Photo by: Michael Zagaris

Michael Zagaris

Like many people, I couldn't help but roll my eyes when the NFL and commissioner Roger Goodell released their latest video pulling a 180 on peaceful anti-racism protests. Watch it here:

Goodell said the words "black lives matter," and, even more surprisingly, admitted that his league was wrong in failing to listen to its players earlier. That's all fine and good if you believe it's anything more than the owners and their PR armies sensing which way the wind blows and realizing they can't get away with being on the wrong side of history any longer. It's not more than that, of course, and we can tell it's not because we saw what happened to Colin Kaepernick when he protested police brutality in a very measured and very peaceful way less than four years ago.
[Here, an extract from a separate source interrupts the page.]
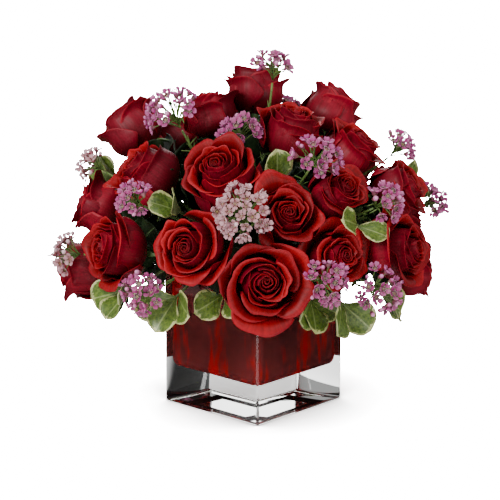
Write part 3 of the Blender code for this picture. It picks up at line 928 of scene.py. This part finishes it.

When public sentiment was more mixed and perhaps tilting against Kaepernick among the NFL's fan base, Goodell stood idly by while the president and countless others tried to make his activism about the troops and the flag, and the most the commish would say publicly was that he didn't "necessarily agree" with the protest...while working furiously to undermine it in private. The league's main PR strategy was to take the air out of the protests by co-opting the anger expressed by players like Kaepernick and turning it into a toothless call for "unity" that was lacking any specifics. That led to the farce of men like Cowboys owner Jerry Jones—who absolutely did not belong there—standing arm-in-arm with his players in support of essentially nothing. Two years later, they passed a rule banning anthem kneel-downs, and only retracted it after major blowback.

After neutering the message, the league blackballed Kaepernick, releasing him after the season and then letting the years go by without giving him a shot anywhere. They were eventually forced to pay him and Eric Reid in a settlement after claims of collusion were filed (financial terms weren't disclosed), and while Reid got back on an NFL roster, so far Kaepernick has not. If you think the former star was released and never re-signed due to "football reasons," you need to read this breakdown of why that's complete BS. He was not the league's best quarterback, but he absolutely belonged on a roster as a lower-tier starter or an excellent backup option.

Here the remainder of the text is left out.